In terms of principles, therefore, citizens of India should be a satisfied lot. In actuality, they are not. Their dissatisfaction is of various kinds and has many dimensions. Gender inequality is one of them. It affects half the population and is found in all parts of the country and at all levels of society.

The journal Manushi, in its first editorial in January 1979, raised a question: Is it possible to talk of women as an undifferentiated mass? Its answer was in the affirmative: Despite factors dividing women from each other, ‘if we look at the nature and basis of women’s oppression, we discover that our sex determines our common predicament in a very fundamental way’. The editorial asserted that the initiative for an alternative has to come from ‘toiling women’ who alone are ‘capable of providing the leadership and the militancy that is required to bring about radical changes in this unjust system’. It raised a battle cry: ‘Let us re-examine the whole question, all the questions. Let us take nothing for granted. Let us not only redefine ourselves, our role, our image – but also the kind of society we want to live in’.

Three decades later, we need to assess the results achieved and the efficacy of the approach.

Law-making in any society is reflective of social perceptions and of social aspirations. This band-width defines the contours of the social discourse. Law, as Harold Laski put it, ‘is always made in terms of what life has meant for those who make the law’.

India as a society has been around for a long time and has a collective as well as a recorded memory. The former is on different planes and is nuanced; the latter is linear and reflective of the dominant perception that still remains in public consciousness and influences thinking and action at the societal level. It is this, which lies at the root of the gender problem.

In such a context, policy interventions of the State are aimed at correcting the persecution, discrimination and exclusion to which women are subjected. The instrumentality is affirmative action at levels where the reach of state authority is significant. We however know from experience in diverse fields that state regulation is a blunt instrument and correctives through it have limited impact on consciousness.

Ladies and Gentlemen

It was Jawaharlal Nehru who said ‘you can tell the condition of a nation by looking at the status of its women’. Let us then look at some facts:

  • Women are around 48% of the total population. The maternal mortality rate in India at 407 per hundred thousand live births compares poorly with figures of 92 in Sri Lanka, 56 in China and 130 in Vietnam. The 10th Plan goal of reducing the maternal mortality rate to 200 per thousand live births by 2007 has remained unfulfilled.
  • The child sex ratio that has declined from 945 in the 1991 Census to 927 in the 2001 Census. The combined gross enrollment ratio for primary, secondary and tertiary education for females at 60% is lower than that for males that stands at 68%. The adult literacy rate for females at 47.8% is significantly lower as compared to males at 73.4%.
  • Out of a total workforce of 397 million, 124 million are women. Of these, 106 million are in the rural areas and only 18 million in urban areas. While the workforce participation rate of urban women has gone up marginally, the participation of rural women has remained almost constant for over a decade.
  • There are significant wage differences between men and women across all categories. Wage differentials between males and females in both rural and urban areas have gone up by around one third between 2000 and 2005.
  • Gender related crimes have increased over the years.
  • While lip service is paid to it, adequate representation of women at decision-making, and implementation, levels of the polity remains the subject of intense debate.
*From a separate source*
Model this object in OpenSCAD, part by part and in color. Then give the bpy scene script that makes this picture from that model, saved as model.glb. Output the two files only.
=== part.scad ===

These details can be amplified. They lead to the unavoidable conclusion that poverty in our country is increasingly getting a feminine profile. We are thus confronted with a problem that is social as well as economic. To evade the problem is to aggravate it. It needs to be addressed in both its dimensions simultaneously.

A recent ILO study has observed that women continue to be ‘an untapped potential’ in South Asia. It states that economic empowerment of women depends upon their access to labour markets which, in turn, requires ‘equal access to education and equal opportunity in gaining the skills necessary to compete in the labour market. More women are gaining access to education but equality in education is still’ lacking. Such a development is ‘critical in the process towards improving equality between men and women’.

Education, and equality in education, is thus a critical element in the agenda of correctives that should be sought.

The more difficult aspect pertains to social perceptions woven in the interstices of the mind and sanctified by tradition. Government legislation, experience shows, is an inadequate deterrent. The lead in changing these perceptions and practices has to be taken by individuals and groups in different strata of society. Social reformers like Mahatma Jyotibha Phule and sociologists like M.N. Srinivas have dwelt on the root causes of the problem. The need of the hour is to go beyond ritual slogan-mongering. The Manushi editorial had talked of the ‘whole question’. Today in the dominant discourse we find it reduced to some questions, more of interest to the educated and the middle classes than to the ‘toiling masses’. As so often in the past, change has been co-opted. Will this suffice?

Gender justice, remains unachieved. The task of attaining it remains formidable; it remains urgent. Success would open the hitherto untapped reservoirs of energy. It would transform Indian society.

Over the years, the LSR alumna has occupied important leadership positions in academia, government, management and other professional fields. Perhaps the time has come to add an activist gender-justice dimension to the scoreboard of success.

I thank the College for inviting me today.